(PROVIDED DATA):
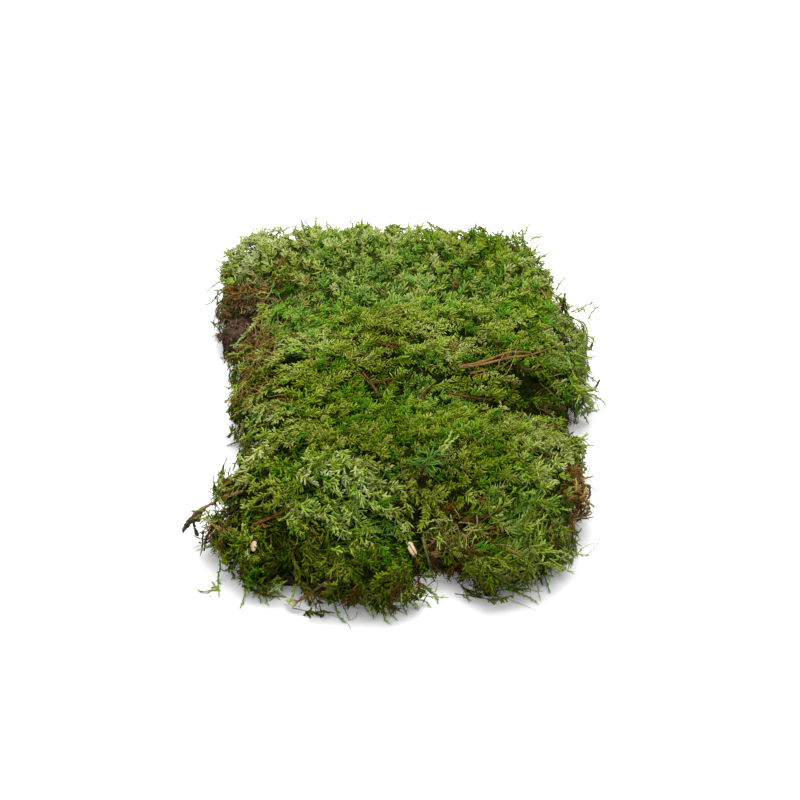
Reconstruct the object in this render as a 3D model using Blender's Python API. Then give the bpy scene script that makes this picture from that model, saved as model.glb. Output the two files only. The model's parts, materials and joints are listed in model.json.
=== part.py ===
"""A clump of feather moss, as lifted from a forest floor.

One mat of living moss lies on its pad of dark humus and rests on a flat cut. Its top
swells into a rear ridge, a wide middle hump with a lobe on the right, and a front half
that ends in two rounded lips with a dip between them. Fallen pine needles, twigs, bark
and a small green conifer sprig lie on it, each a piece of its own.

Lengths are in metres. +Z is up, the front faces -Y, and the origin is at the middle of
the flat underside.
"""

import math
import random

import bmesh
import bpy
from mathutils import Euler, Matrix, Vector
from mathutils.bvhtree import BVHTree

# ---------------------------------------------------------------- driving dimensions
GAP = 0.00035  # kept between the mat and what lies on it
BED_GAP = 0.0010  # kept between the mat and the humus under it
BASE_THICKNESS = 0.031  # of the mat where no swell raises it
RIM_DROP = 0.010  # how far the mat sinks from its top to its rim
RIM_WIDTH = 0.026
TUFT_RADIUS = 0.0135
TUFT_SPACING = 0.0145
TUFT_UNEVEN = 0.0035  # how far neighbouring tufts differ in height
TUCK = 0.006  # how far the foot of a rim tuft lies under its crown
HUMUS_INSET = 0.020
HUMUS_THICKNESS = 0.017
LIE_LIFT = 0.0006  # of a rod's middle above the mat it lies on

# The mat seen from above, from the far left corner round by the front to the right.
MAT_OUTLINE = (
    (-0.128, 0.174),
    (-0.140, 0.142),
    (-0.136, 0.106),
    (-0.124, 0.074),
    (-0.121, 0.034),
    (-0.117, 0.000),
    (-0.109, -0.045),
    (-0.115, -0.070),
    (-0.127, -0.092),
    (-0.118, -0.118),
    (-0.104, -0.138),
    (-0.074, -0.150),
    (-0.036, -0.163),
    (-0.002, -0.161),
    (0.020, -0.137),
    (0.038, -0.136),
    (0.063, -0.154),
    (0.090, -0.141),
    (0.109, -0.112),
    (0.118, -0.082),
    (0.124, -0.045),
    (0.113, -0.012),
    (0.131, 0.010),
    (0.137, 0.044),
    (0.141, 0.086),
    (0.130, 0.116),
    (0.119, 0.138),
    (0.109, 0.172),
    (0.080, 0.199),
    (0.010, 0.200),
    (-0.060, 0.200),
    (-0.104, 0.194),
)

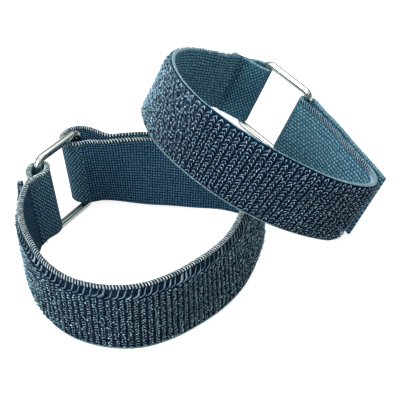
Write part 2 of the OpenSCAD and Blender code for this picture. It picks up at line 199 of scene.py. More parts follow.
def woven_material(name, dark, light, repeat, row, relief, share, ribs=0.0, vee=0.0):
    """Covered-rubber elastic, plain woven: rows of raised picks, each row half a
    repeat on from the last, which give the eye a fine even grain.  Ribs join the
    picks of a row into a line, and a vee sets them in upright columns.  The rows
    are a little coarser than real ones, so that they show."""
    made, tree, bsdf = material(name, Roughness=0.9, Specular_IOR_Level=0.04)
    flat = node(tree, "UVMap", uv_map="flat")
    # The threads wander by a part of a row.
    drift = node(tree, "TexNoise", {"Vector": flat, "Scale": 0.5 / row}, 1)
    drift = node(tree, "VectorMath", {0: drift, 3: row * 0.9}, operation="SCALE")
    drift = node(tree, "VectorMath", {0: flat, 1: drift}, operation="ADD")
    u, v, _ = node(tree, "SeparateXYZ", {0: drift}).node.outputs
    warp = node(tree, "Math", {0: u, 1: 2 * math.pi / repeat}, operation="MULTIPLY")
    warp = node(tree, "Math", {0: warp}, operation="COSINE")
    if vee:
        warp = node(tree, "Math", {0: warp}, operation="ABSOLUTE")
        slant = node(tree, "Math", {0: u, 1: repeat / 4}, operation="PINGPONG")
        slant = node(tree, "Math", {0: slant, 1: vee}, operation="MULTIPLY")
        v = node(tree, "Math", {0: v, 1: slant}, operation="ADD")
    weft = node(tree, "Math", {0: v, 1: math.pi / row}, operation="MULTIPLY")
    weft = node(tree, "Math", {0: weft}, operation="COSINE")
    if vee:
        weft = node(tree, "MapRange", {0: weft, 1: -1.0, 2: 1.0})
    picks = node(tree, "Math", {0: warp, 1: weft}, operation="MULTIPLY")
    if ribs:
        line = node(tree, "Math", {0: weft}, operation="ABSOLUTE")
        line = node(tree, "Math", {0: line, 1: ribs}, operation="MULTIPLY")
        picks = node(tree, "Math", {0: picks, 1: line}, operation="MAXIMUM")
    picks = node(tree, "MapRange", {0: picks, 1: 0.15 if vee else 0.0, 2: 0.75},
                 interpolation_type="SMOOTHSTEP")
    # Some picks are worn darker than others.
    grain = node(tree, "TexNoise", {"Vector": flat, "Scale": 0.8 / row, "Detail": 3.0})
    uneven = node(tree, "MapRange", {0: grain, 1: 0.3, 2: 0.7, 3: 0.35 * share, 4: share})
    tone = node(tree, "Math", {0: picks, 1: uneven}, operation="MULTIPLY")
    shade = node(tree, "Mix", {0: tone, 6: dark, 7: light}, 2, data_type="RGBA")
    surface(tree, bsdf, shade, picks, 0.8, relief)
    return made


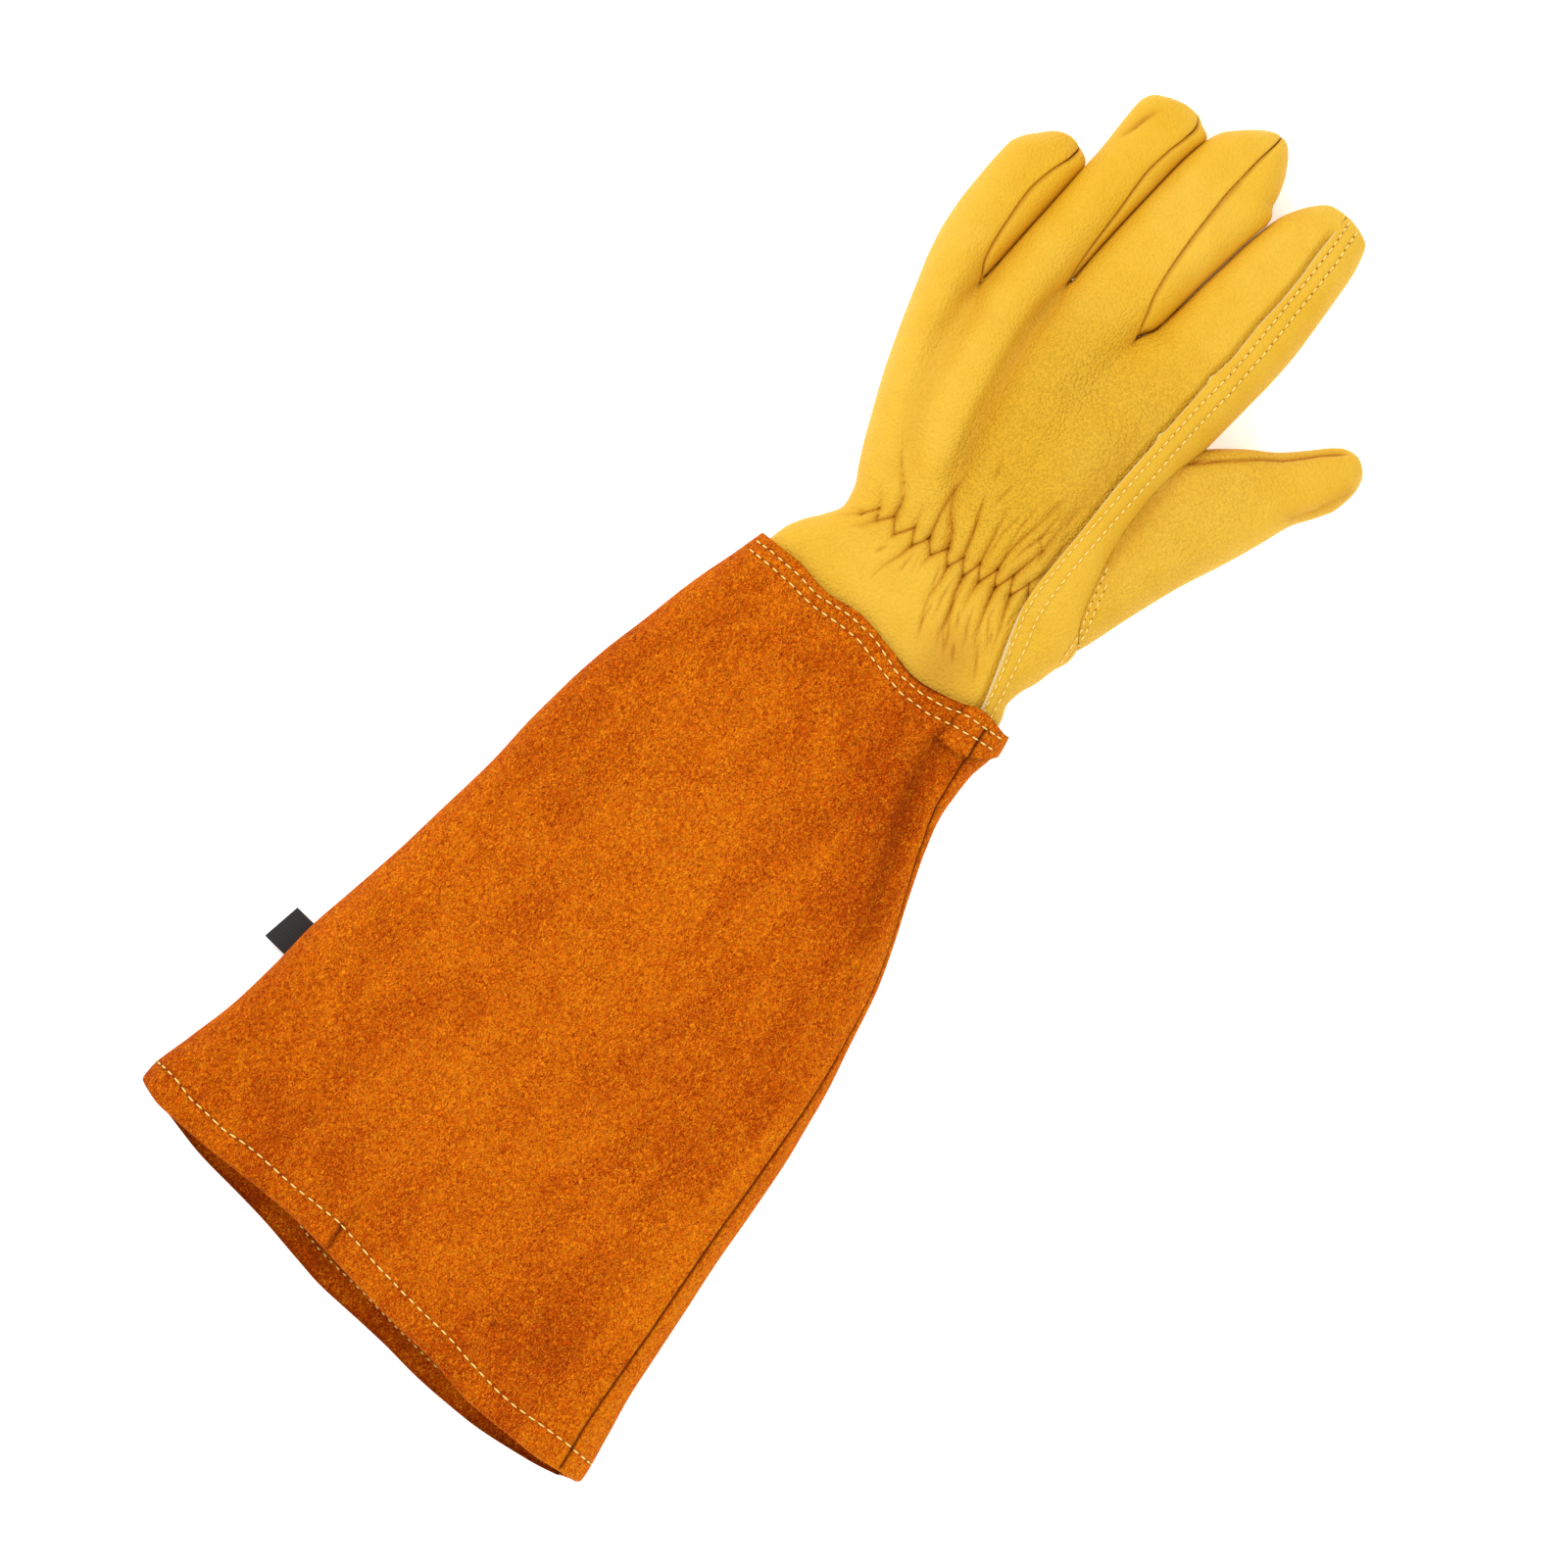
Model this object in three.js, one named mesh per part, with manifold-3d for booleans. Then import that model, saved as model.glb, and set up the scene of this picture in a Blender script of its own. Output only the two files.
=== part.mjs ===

(YOUR OBJECTIVE):
Return the entries above unchanged, starting at the first line and stopping after the line with "LIE_LIFT = 0.0006".

(THE RESULT):
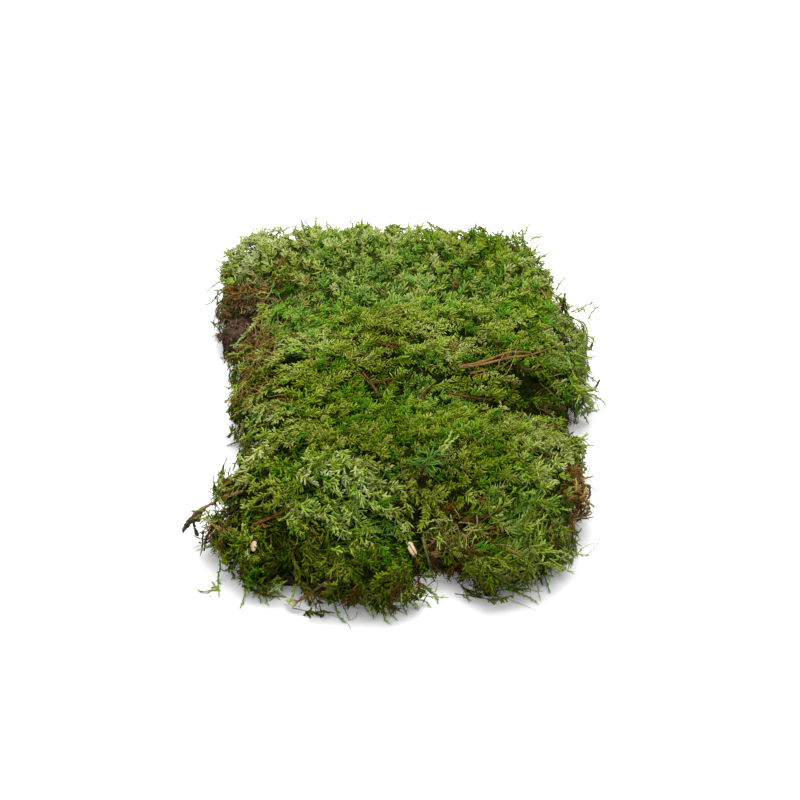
Reconstruct the object in this render as a 3D model using Blender's Python API. Then give the bpy scene script that makes this picture from that model, saved as model.glb. Output the two files only. The model's parts, materials and joints are listed in model.json.
=== part.py ===
"""A clump of feather moss, as lifted from a forest floor.

One mat of living moss lies on its pad of dark humus and rests on a flat cut. Its top
swells into a rear ridge, a wide middle hump with a lobe on the right, and a front half
that ends in two rounded lips with a dip between them. Fallen pine needles, twigs, bark
and a small green conifer sprig lie on it, each a piece of its own.

Lengths are in metres. +Z is up, the front faces -Y, and the origin is at the middle of
the flat underside.
"""

import math
import random

import bmesh
import bpy
from mathutils import Euler, Matrix, Vector
from mathutils.bvhtree import BVHTree

# ---------------------------------------------------------------- driving dimensions
GAP = 0.00035  # kept between the mat and what lies on it
BED_GAP = 0.0010  # kept between the mat and the humus under it
BASE_THICKNESS = 0.031  # of the mat where no swell raises it
RIM_DROP = 0.010  # how far the mat sinks from its top to its rim
RIM_WIDTH = 0.026
TUFT_RADIUS = 0.0135
TUFT_SPACING = 0.0145
TUFT_UNEVEN = 0.0035  # how far neighbouring tufts differ in height
TUCK = 0.006  # how far the foot of a rim tuft lies under its crown
HUMUS_INSET = 0.020
HUMUS_THICKNESS = 0.017
LIE_LIFT = 0.0006  # of a rod's middle above the mat it lies on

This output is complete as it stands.